You choose military operations as the setting for much of your work. Telling war stories means facing the big questions: life and death, courage and perseverance, loyalty, and brotherhood, and ultimately, man’s inhumanity to man. How you weave those themes into your books? What draws you to those themes?

It is because facing those big issues in wartime provides for the grit of conflict within a character’s soul. How will one person react to those pressures? How can a protagonist stay loyal to friends with betrayal all around him? In the face of inhumanity, how can we retain a spark of humanity? And after the war, how can peace be faced after everything a soldier has seen?

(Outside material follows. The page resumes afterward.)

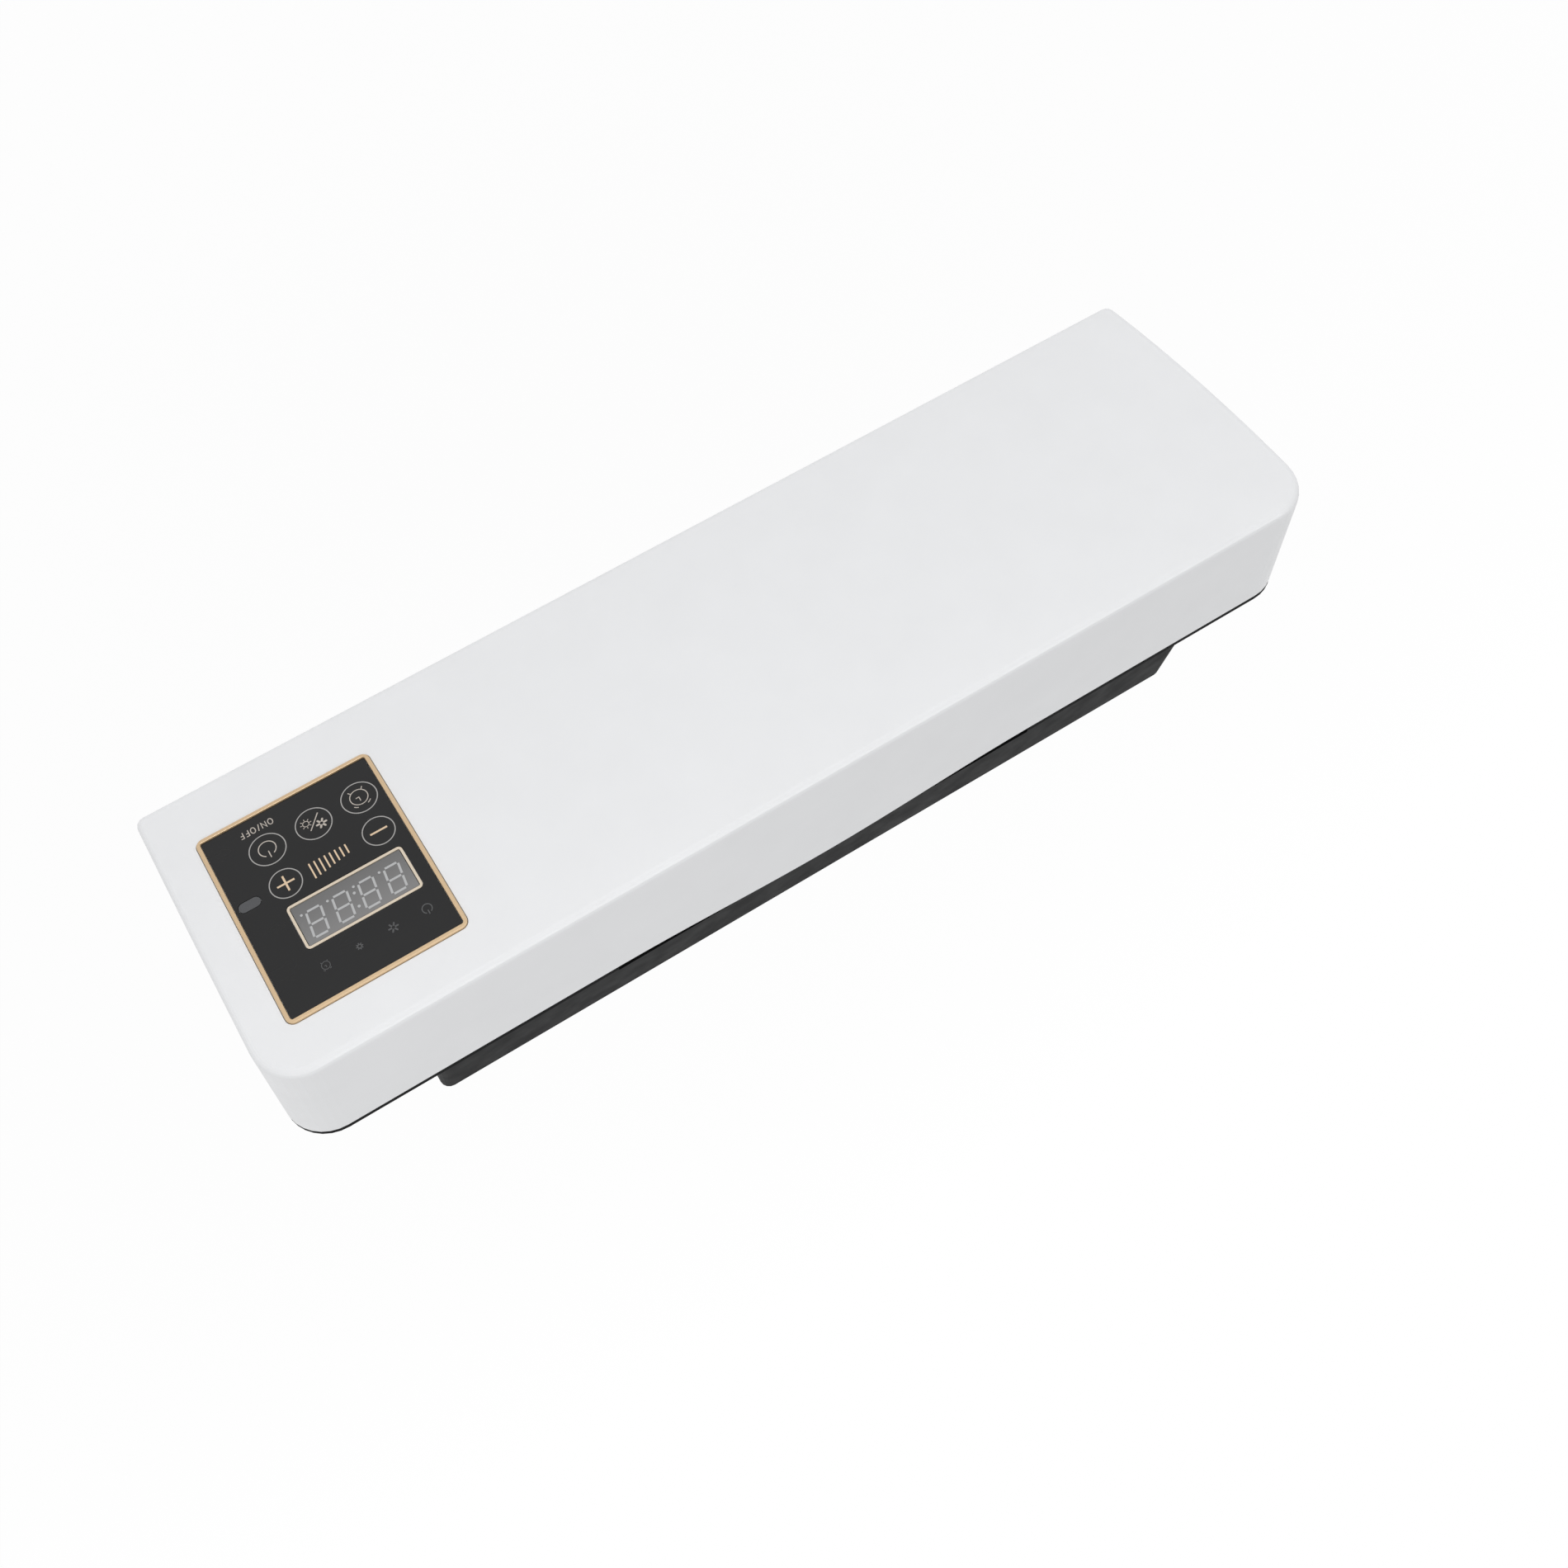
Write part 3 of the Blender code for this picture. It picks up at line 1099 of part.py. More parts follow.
def outlet_grilles():
    """Slotted grille just inside each arm's mouth."""
    width, thickness = arm_width(-ARM_REACH)
    shrink = ARM_WALL + GAP
    front = -ARM_REACH + GRILLE_SET_BACK
    loops = [arm_section(y, width - 2 * shrink, thickness - 2 * shrink)
             for y in (front + GRILLE_DEPTH, front)]
    grille = loft("grille", loops)
    count = int((width - 2 * shrink - 2 * GRILLE_BORDER) / GRILLE_PITCH)
    high = thickness / 2 - ARM_WALL - GRILLE_BORDER
    slots = []
    for i in range(count):
        x = (i - (count - 1) / 2) * GRILLE_PITCH
        slots.append(box("slot", (x - GRILLE_SLOT / 2, x + GRILLE_SLOT / 2),
                         (front - TINY, front + GRILLE_DEPTH + TINY), (-high, high)))
    cut(grille, merge_meshes("slots", slots))
    copy_to_arms(dress(grille, "grey_plastic"), "outlet_grille_%d")


def friction_washers():
    """Two washers beside each arm's drum that hold it where it is put."""
    centre = (PIVOT_Y, PIVOT_Z)
    for i, x in enumerate(ARM_XS):
        for side, letter in ((-1, "a"), (1, "b")):
            start = x + side * (ARM_WIDTH / 2 + GAP)
            washer = tube("friction_washer_%d%s" % (i + 1, letter), circle(centre, WASHER_R, 14),
                          circle(centre, ROD_R + GAP, 14), "X", start, start + side * WASHER)
            dress(washer, "rubber")


# ---------------------------------------------------------------- blower and heater

def scroll_radius(turn):
    """Radius of the scroll's spiral after a turn, in degrees from its cut-off."""
    return SCROLL_START_R + SCROLL_GROWTH * turn / 360.0


def scroll_outline(grow):
    """Spiral with its throat running down, seen from the front as (x, z)."""
    points = []
    steps = 40
    for i in range(steps + 1):
        turn = 315.0 * i / steps
        angle = math.radians(225.0 - turn)
        radius = scroll_radius(turn) + grow
        points.append((BLOWER_X + radius * math.cos(angle), BLOWER_Z + radius * math.sin(angle)))
    return points


def throat_edges():
    """Left and right x of the throat."""
    right = BLOWER_X + THROAT_WIDTH / 2
    left = BLOWER_X - THROAT_WIDTH / 2
    return left, right


def scroll_solid(name, grow, front, rear):
    """Filled spiral joined to its straight throat."""
    body = prism(name, scroll_outline(grow), "Y", front, rear)
    left, right = throat_edges()
    bottom = BLOCK_BOTTOM_Z + CASE_WALL + GAP
    throat = box("throat", (left - grow, right + grow), (front, rear),
                 (bottom if grow > 0 else bottom - TINY, BLOWER_Z))
    return join(body, throat)


def blower_scroll():
    """Scroll housing, open to the front, with its throat down to the manifold."""
    front = SCROLL_FRONT_Y
    rear = SCROLL_REAR_Y
    body = scroll_solid("blower_scroll", SCROLL_WALL, front, rear)
    cut(body, scroll_solid("room", 0.0, front - TINY, rear - SCROLL_WALL))
    return dress(body, "grey_plastic")


def blower_inlet_ring():
    """Lid of the scroll with a flared round inlet."""
    rear = SCROLL_FRONT_Y - GAP
    lid = scroll_solid("blower_inlet_ring", SCROLL_WALL, rear - SCROLL_WALL, rear)
    centre = (BLOWER_X, BLOWER_Z)
    join(lid, cylinder("flare", "Y", centre, IMPELLER_EYE_R + FLARE_WALL, rear - SCROLL_WALL - FLARE_HEIGHT,
                       rear - TINY, 40))
    cut(lid, cylinder("eye", "Y", centre, IMPELLER_EYE_R, rear - SCROLL_WALL - 2 * FLARE_HEIGHT,
                      rear + TINY, 40))
    return dress(lid, "grey_plastic")


def blade(turn):
    """One forward-curved blade between the impeller's disc and its front ring."""
    outline = []
    inner_r = IMPELLER_EYE_R + 2 * TINY
    outer_r = IMPELLER_R - TINY
    steps = 2
    for side in (-1, 1):
        stretch = []
        for i in range(steps + 1):
            share = i / steps
            radius = inner_r + (outer_r - inner_r) * share
            angle = turn + BLADE_LEAN * share * share + side * BLADE_WALL / (2 * radius)
            stretch.append((BLOWER_X + radius * math.cos(angle), BLOWER_Z + radius * math.sin(angle)))
        outline += stretch if side < 0 else stretch[::-1]
    front = impeller_front()
    return prism("blade", outline, "Y", front + TINY, front + IMPELLER_WIDTH - TINY)


def impeller_front():
    """Front plane of the impeller inside the scroll."""
    return SCROLL_REAR_Y - SCROLL_WALL - IMPELLER_CLEARANCE - IMPELLER_WIDTH


def impeller():
    """Drum impeller: rear disc, ring of blades, front ring and a cup over the motor."""
    front = impeller_front()
    rear = front + IMPELLER_WIDTH
    centre = (BLOWER_X, BLOWER_Z)
    wheel = cylinder("impeller", "Y", centre, IMPELLER_R, rear - IMPELLER_DISC, rear, 48)
    join(wheel, merge_meshes("blades", [blade(2 * math.pi * i / BLADE_COUNT) for i in range(BLADE_COUNT)]))
    join(wheel, tube("front_ring", circle(centre, IMPELLER_R, 48),
                     circle(centre, IMPELLER_R - 2 * CUP_WALL, 48), "Y", front, front + IMPELLER_DISC))
    join(wheel, cylinder("cup", "Y", centre, HUB_R + CUP_WALL, rear - CUP_DEPTH, rear - TINY, 32))
    cut(wheel, cylinder("cup_room", "Y", centre, HUB_R, rear - CUP_DEPTH + CUP_WALL, rear + TINY, 32))
    cut(wheel, cylinder("shaft_hole", "Y", centre, SHAFT_R + GAP, front - TINY, rear, 16))
    return dress(wheel, "component_dark")


def fan_motor():
    """Motor on the scroll's rear wall, inside the impeller's cup."""
    rear = SCROLL_REAR_Y - SCROLL_WALL - GAP
    cup_front = impeller_front() + IMPELLER_WIDTH - CUP_DEPTH + CUP_WALL
    centre = (BLOWER_X, BLOWER_Z)
    motor = cylinder("fan_motor", "Y", centre, HUB_R - 2 * GAP, cup_front + 2 * GAP, rear - MOTOR_FOOT, 32)
    join(motor, cylinder("foot", "Y", centre, MOTOR_FOOT_R, rear - MOTOR_FOOT - TINY, rear, 32))
    join(motor, cylinder("shaft", "Y", centre, SHAFT_R, cup_front - SHAFT_REACH, rear - MOTOR_FOOT, 16))
    return dress(motor, "steel")


def heater_frame():
    """Rectangular frame in the throat that holds the heater fins."""
    left, right = throat_edges()
    front = SCROLL_FRONT_Y + GAP
    rear = SCROLL_REAR_Y - SCROLL_WALL - GAP
    outer = [(left + GAP, front), (right - GAP, front), (right - GAP, rear), (left + GAP, rear)]
    wall = HEATER_FRAME_WALL
    inner = [(left + GAP + wall, front + wall), (right - GAP - wall, front + wall),
             (right - GAP - wall, rear - wall), (left + GAP + wall, rear - wall)]
    return dress(tube("heater_frame", outer, inner, "Z", HEATER_Z - HEATER_HEIGHT / 2,
                      HEATER_Z + HEATER_HEIGHT / 2), "heat_white")


def heater_fins():
    """Row of fins across a flat heating bar."""
    left, right = throat_edges()
    wall = HEATER_FRAME_WALL + 2 * GAP
    front = SCROLL_FRONT_Y + GAP + wall - GAP
    rear = SCROLL_REAR_Y - SCROLL_WALL - GAP - wall + GAP
    low = HEATER_Z - HEATER_HEIGHT / 2 + 2 * TINY
    high = HEATER_Z + HEATER_HEIGHT / 2 - 2 * TINY
    middle_y = (front + rear) / 2
    core = box("heater_fins", (left + GAP + wall, right - GAP - wall),
               (middle_y - HEATER_BAR / 2, middle_y + HEATER_BAR / 2), (low, high))
    span = right - left - 2 * (GAP + wall) - FIN_WALL
    count = int(span / FIN_PITCH) + 1
    fins = []
    for i in range(count):
        x = BLOWER_X + (i - (count - 1) / 2) * FIN_PITCH
        fins.append(box("fin", (x - FIN_WALL / 2, x + FIN_WALL / 2), (front, rear),
                        (low + TINY, high - TINY)))
    return dress(join(core, merge_meshes("fins", fins)), "aluminium")


def thermal_cutout():
    """Round thermal switch on the throat's front, next to the heater."""
    rear = SCROLL_FRONT_Y - 2 * GAP - SCROLL_WALL
    length, sheet, width = CUTOUT_EARS
    switch = cylinder("thermal_cutout", "Y", (BLOWER_X, HEATER_Z), CUTOUT_R, rear - CUTOUT_HEIGHT, rear, 24)
    join(switch, box("ears", (BLOWER_X - length / 2, BLOWER_X + length / 2), (rear - sheet, rear),
                     (HEATER_Z - width / 2, HEATER_Z + width / 2)))
    return dress(switch, "component_dark")


# ---------------------------------------------------------------- power board

def power_board():
    """Mains board on four standoffs of the case."""
    board = box("power_board", POWER_BOARD_X, (POWER_BOARD_Y, POWER_BOARD_Y + BOARD_THICKNESS), POWER_BOARD_Z)
    return dress(board, "circuit_green")


def block_on_board(name, shape, look):
    """Box-shaped part on the front of the power board."""
    x, z, width, height, depth = shape
    left = POWER_BOARD_X[0] + x
    low = POWER_BOARD_Z[0] + z
    seat = POWER_BOARD_Y - GAP
    dress(box(name, (left, left + width), (seat - depth, seat), (low, low + height)), look)


def power_components():
    """Transformer, relay, terminal block and two capacitors on the power board."""
    block_on_board("transformer", TRANSFORMER, "component_dark")
    block_on_board("relay", RELAY, "component_dark")
    block_on_board("terminal_block", TERMINAL_BLOCK, "grey_plastic")
    seat = POWER_BOARD_Y - GAP
    for i in range(2):
        centre = (POWER_BOARD_X[1] - CAPACITOR_END_INSET,
                  POWER_BOARD_Z[0] + CAPACITOR_LIFT + i * CAPACITOR_PITCH)
        dress(cylinder("capacitor_%d" % (i + 1), "Y", centre, CAPACITOR_R, seat - CAPACITOR_HEIGHT, seat, 20),
              "aluminium")


# ---------------------------------------------------------------- assembly

def clear_scene():
    """Start from an empty scene."""
    for item in list(bpy.data.objects):
        bpy.data.objects.remove(item)


def build():
    """Make every piece of the dryer."""
    clear_scene()
    front_cover()
    panel_bezel()
    touch_panel()
    display_frame()
    display_window()
    ir_window()
    display_module()
    ir_receiver()
    touch_board()
    board_screws()
    cover_screws()
    rear_case()
    for side, name in ((-1, "left"), (1, "right")):
        intake_grille(side, "intake_grille_" + name)
        intake_filter(side, "intake_filter_" + name)
    cord_gland()
    wall_bracket()
    wall_pads()
    outlet_manifold()
    manifold_gasket()
    hinge_rod()
    boot_arms()
    outlet_grilles()
    friction_washers()
    blower_scroll()
    blower_inlet_ring()
    impeller()
    fan_motor()
    heater_frame()
    heater_fins()
    thermal_cutout()
    power_board()
    power_components()


build()
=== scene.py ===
"""Looks of the wall-hung boot dryer: the finish of every piece, the marks printed on its touch panel,
a pale floor, soft light and a camera at the photograph's viewing angle.

Metres, in the model's own frame: +Z up, +X to the right seen from the front, wall plane at Y = 0."""

import json
import math

import bmesh
import bpy
from mathutils import Matrix, Vector

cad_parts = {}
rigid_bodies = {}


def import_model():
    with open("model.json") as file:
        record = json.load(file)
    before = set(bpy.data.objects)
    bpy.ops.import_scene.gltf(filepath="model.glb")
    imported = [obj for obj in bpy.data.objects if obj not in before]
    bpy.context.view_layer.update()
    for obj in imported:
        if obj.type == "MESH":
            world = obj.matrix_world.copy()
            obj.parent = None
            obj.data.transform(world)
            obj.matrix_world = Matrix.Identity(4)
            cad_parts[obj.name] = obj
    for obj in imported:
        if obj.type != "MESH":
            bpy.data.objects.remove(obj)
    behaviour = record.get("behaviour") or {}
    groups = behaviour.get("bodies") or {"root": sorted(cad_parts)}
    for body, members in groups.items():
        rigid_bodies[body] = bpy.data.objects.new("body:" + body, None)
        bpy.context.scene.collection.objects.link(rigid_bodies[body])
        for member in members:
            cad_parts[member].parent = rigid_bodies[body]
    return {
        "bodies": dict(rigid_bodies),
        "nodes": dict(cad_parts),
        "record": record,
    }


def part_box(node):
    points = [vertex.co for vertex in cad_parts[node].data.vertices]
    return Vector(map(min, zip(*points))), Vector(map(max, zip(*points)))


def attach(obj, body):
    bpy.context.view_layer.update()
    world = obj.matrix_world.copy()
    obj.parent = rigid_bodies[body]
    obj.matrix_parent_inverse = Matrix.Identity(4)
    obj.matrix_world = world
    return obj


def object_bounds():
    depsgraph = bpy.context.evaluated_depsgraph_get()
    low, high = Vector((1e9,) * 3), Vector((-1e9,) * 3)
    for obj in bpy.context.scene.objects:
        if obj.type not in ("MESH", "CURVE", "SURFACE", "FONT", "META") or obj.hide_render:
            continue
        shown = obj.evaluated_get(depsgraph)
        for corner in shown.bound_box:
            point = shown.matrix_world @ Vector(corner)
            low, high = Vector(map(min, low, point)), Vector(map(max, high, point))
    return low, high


MM = 0.001

# Camera, fitted to the edges in the photograph: its place, its right and up directions, and its lens
IMAGE_SIZE = 1900
SENSOR_WIDTH = 36.0
CAMERA_PLACE = (0.22795, -0.83109, 0.46400)
CAMERA_RIGHT = (-0.85594, 0.10469, 0.50637)
CAMERA_UP = (-0.46753, -0.57498, -0.67143)
FOCAL_PIXELS = 2320.5
PRINCIPAL_PIXEL = (800.0, 806.7)
CLIP_END = 60.0

# Light: place and aim of each lamp from the dryer's middle, its width and height, and its power in watts
WORLD_LEVEL = 0.68
LAMPS = {
    "key_lamp": ((-0.3, -2.3, 0.1), (0.0, 0.0, 0.0), (1.8, 1.8), 18.9),
    "crease_lamp": ((-0.43, -0.86, 1.34), (-0.43, 0.0, 0.0), (1.9, 0.6), 16.0),
    "side_lamp": ((0.75, -0.35, 0.75), (0.25, 0.0, 0.0), (0.5, 0.5), 1.0),
}
HIGHLIGHT_LAMPS = ("crease_lamp",)    # lamps that show in gloss only
FLOOR_DROP = 0.16
FLOOR_SIZE = 14.0
FLOOR_COLOUR = (0.92, 0.92, 0.92)
FLOOR_ROUGHNESS = 0.9
FLOOR_GLOW = (0.94, 1.0)     # share of the floor's own white under the dryer, and far from it
FLOOR_FADE = (0.5, 2.0)      # distances between which it grows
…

Have you always been a military history buff? How did writing this book change/affect/confirm your opinions about the Korean War?

My father served in WWII, in the China-Burma-India Theater. Most of the fathers on my street when I was a kid served as well. In 1960, the war had only been over for fifteen years. It was in the air, yesterday to so many people. My father was also a big reader, everything from Agatha Christie to Bruce Canton, and that definitely set me on a course that I’m still on today. As for my opinions about the Korean War, I was stunned to learn how totally unprepared the United States was at the beginning of the conflict, and how the army had no sense of the unbelievable pressures put on the POWs in the camps. There was a coverup and a plan to place the blame for cooperation squarely on the shoulders of the returning prisoners. After years of their captors demanding names of fellow prisoners who were “reactionary”, the first thing the US Army wanted was for the former POWs to name those prisoners who were “progressive”. It was shameful.

All of your books deal with soldiers. How do you approach writing with realism about a soldier’s life?

One thing I have to constantly remind myself of is that in WWII, and Korea, our armed forces were basically built from civilians. While many Americans volunteered after Pearl Harbor, the armed forces in WWII were built on the draft. In 1940, before the start of the war, we have a grand total of 458,000 military personnel in all branches. By 1945, that had grown to over 12,000,000. Sixty-one percent of those were draftees. The vast majority simply wanted to get the job done and go home. I try to illuminate that psychic split between a man or woman at war and the pull of home, memory, and hope for survival. Within that emotional realm is where I find the truth for my characters. It’s also important to remember that they don’t know how things will turn out, who will win and who will lose. It sounds simple, but it’s not.

Writing historical fiction puts an onus on the author to portray the period and the zeitgeist accurately and authentically. What sort of research did you do to make sure you got it right?

My research touchstone is Ernest Hemingway’s Iceberg Theory. Hemingway said that only the tip of the iceberg should be visible in fiction—the reader will see only what is above the waterline—but the knowledge that you possess about your character, setting, and historical period that is not revealed acts as the bulk and heft of the iceberg. That is what gives the narrative weight and a sense of being grounded in reality. I do enough research and reading to achieve the sense of being cloaked in time and place. Then I write with a surety that allows me to dispense with the heavy weight of facts and data.

Writing a book is a journey that offers challenges, surprises, and delights. What challenged you the most in the writing of this book? What surprised you the most? What delighted you?

Shard is a hard story. There has been very little written about the Korean War POW experience. Some of what has been written, like The Manchurian Candidate, uses the brainwashing trope in a way that is dishonest and unfair to the men who endured horrors in those camps. I was constantly surprised at the depths of physical, moral, and emotional courage that so many tapped into to survive. And I am absolutely delighted at the notion of telling this story so it will never be forgotten again.

JAMES R. BENN is the Dilys, Barry, and Sue Federer Historical Mystery-award nominated author of the popular Billy Boyle WWII mystery series and three stand-alone works. His novel The Blind Goddess was long listed for the 2015 Dublin IMPAC Literary Award. Benn published two novels in 2021. ROAD OF BONES, the sixteenth Billy Boyle novel, was released in September. (The next title Billy Boyle novel, SHADOWS, will be released in September 2022.) This was followed by the stand-alone SHARD in October. SHARD is set during the Korean War and tells the little-known story of what American POWs endured in the camps and how they were mistreated by the government after their release. It is a tale of the forgotten men from a forgotten war.

Benn is a graduate of the University of Connecticut and has an MLS degree from Southern Connecticut State University. He worked in the library and information technology fields for over thirty-five years before leaving to write full-time. Benn and his wife Deborah Mandel live in Florida and Connecticut.